In nur neun Tagen liefen fünf Arbeiten von Männern und dreizehn (!) von Frauen. Eröffnet wurde mit dem postmodernen Klassiker „Dance“ aus dem Jahr 1979 der heurigen Preisträgerin des Goldenen Löwen Lucinda Childs. Ein Stück, das man ohnehin schon lange sehen wollte bzw. immer wieder sehen kann, weil es meisterhaft gebaut ist. Ähnliches gilt für Louise Lecavaliers „So Blue“. Unfassbar, mit wie viel Elan die 58-jährige, burschikose Tänzerin über die Bühne fegt. Das virtuose Duett mit dem stämmigen Frédéric Tavernini, der ihre pfeilschnellen Annäherungsversuche so gelassen abwehrt als sei sie eine lästige Fliege, bringt die anhaltend-ungleichen Geschlechterverhältnisse humorvoll auf den Punkt.Venedig2

Immerhin 9400 Menschen besuchten letztes Jahr die Tanzbiennale in Venedig. Nicht dazugezählt werden jene Personen, die man auf öffentlichen Plätzen bei freiem Eintritt erreicht. Chouinard veranstaltet diese niederschwelligen Begegnungen am malerischen Campo Sant’Agnese. Das Publikum sitzt locker um den quadratisch-weißen Tanzteppich oder macht es sich im Schatten der Häusermauern bequem. Viele die durch Zufall vorbeikommen, verweilen, etwa um die ehemalige Leistungssportlerin und heurige Preisträgerin des Silbernen Löwen Dana Michel beim trotzigen – den Tanzboden missachtenden – Rollen über die Pflastersteine zu beobachten. Der raue Umgang der dunkelhäutigen Tänzerin mit weißen Bettlacken ruft dabei bedrückende Bilder von Obdachlosigkeit, Armut und Ausgrenzung wach.

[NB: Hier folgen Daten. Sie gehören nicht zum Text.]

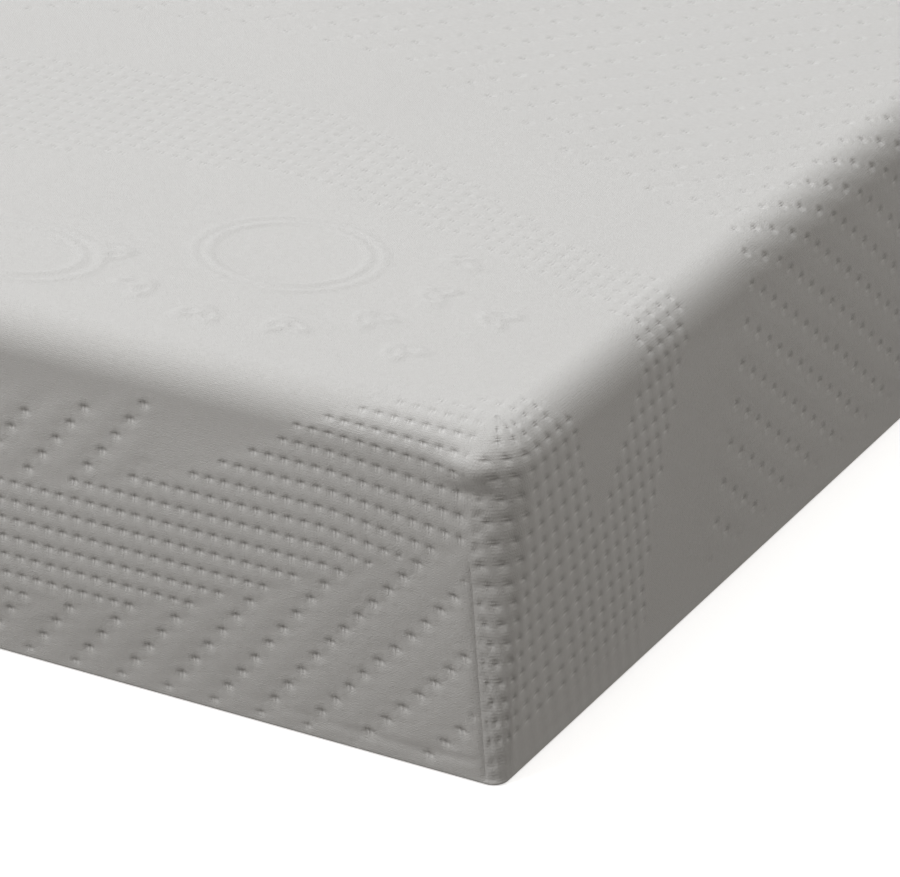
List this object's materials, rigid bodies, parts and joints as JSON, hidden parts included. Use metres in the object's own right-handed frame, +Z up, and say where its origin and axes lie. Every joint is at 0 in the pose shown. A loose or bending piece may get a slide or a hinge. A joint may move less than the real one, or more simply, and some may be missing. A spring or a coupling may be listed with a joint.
{
  "type": "memory foam mattress",
  "caption": "Flat rectangular foam mattress in a pale dimpled knit cover with soft edges, darted corners and an end zip; supports a sleeper.",
  "frame": {"origin": "centre of the underside, on the surface that the mattress lies on", "axes": "+Y along the length towards the zipped head end, +X across the width to the right, +Z up towards the sleeping surface"},
  "size_m": [0.9004, 1.9019, 0.15],
  "materials": {
    "cover_knit": "pale grey double-jersey jacquard knit with stitched dimples, matt",
    "base_cloth": "mid grey close warp-knit base cloth, matt",
    "reflex_foam": "open-cell polyurethane foam, cream",
    "memory_foam": "viscoelastic polyurethane foam, off-white",
    "sock_knit": "fine tubular stretch knit",
    "overlock_thread": "overlocked polyester thread over cloth edges",
    "stitch_thread": "lockstitch polyester thread",
    "zip_tape": "woven polyester zip tape, grey",
    "zip_coil": "moulded nylon coil, grey",
    "zip_metal": "nickel-plated die-cast zinc, satin",
    "satin_label": "white woven satin, blank"
  },
  "bodies": {
    "mattress": {"reflex_core": "reflex_foam", "memory_foam_layer": "memory_foam", "inner_sock": "sock_knit", "cover_shell": "cover_knit", "cover_base": "base_cloth", "corner_seam_front_right": "overlock_thread", "corner_seam_front_left": "overlock_thread", "corner_seam_back_right": "overlock_thread", "corner_seam_back_left": "overlock_thread", "base_overlock_seam": "overlock_thread", "zip_tape_upper": "zip_tape", "zip_tape_lower": "zip_tape", "zip_coil_upper": "zip_coil", "zip_coil_lower": "zip_coil", "zip_stop_closed_end": "zip_metal", "zip_stop_open_end": "zip_metal", "zip_stitching_upper": "stitch_thread", "zip_stitching_lower": "stitch_thread", "care_label": "satin_label"},
    "zip_slider": {"zip_slider": "zip_metal"},
    "zip_pull": {"zip_pull_tab": "zip_metal"}
  },
  "joints": [
    {"name": "zip_slide", "type": "slide", "parent": "mattress", "child": "zip_slider", "axis": [1, 0, 0], "range_m": [-0.746, 0]},
    {"name": "zip_pull_flip", "type": "hinge", "parent": "zip_slider", "child": "zip_pull", "pos_m": [0.373, 0.9508, 0.015], "axis": [0, 0, 1], "range_deg": [-180, 0]}
  ]
}
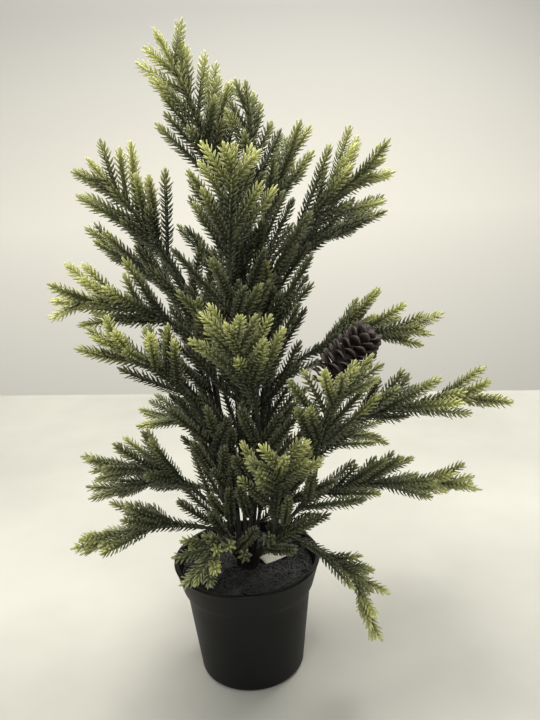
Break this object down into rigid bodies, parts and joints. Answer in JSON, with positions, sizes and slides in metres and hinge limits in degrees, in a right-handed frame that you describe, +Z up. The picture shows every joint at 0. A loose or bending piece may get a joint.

Nicht nur Gesellschaftspolitisches auch Persönliches berührt am Campo Sant’Agnese. Tränen schimmern in den Augen einer jungen Asiatin, als eine Tänzerin der Compagnie Marie Chouinard einen persönlichen Wunsch, über den man sich zuvor flüsternd ausgetauscht hatte, in Tanz übersetzt.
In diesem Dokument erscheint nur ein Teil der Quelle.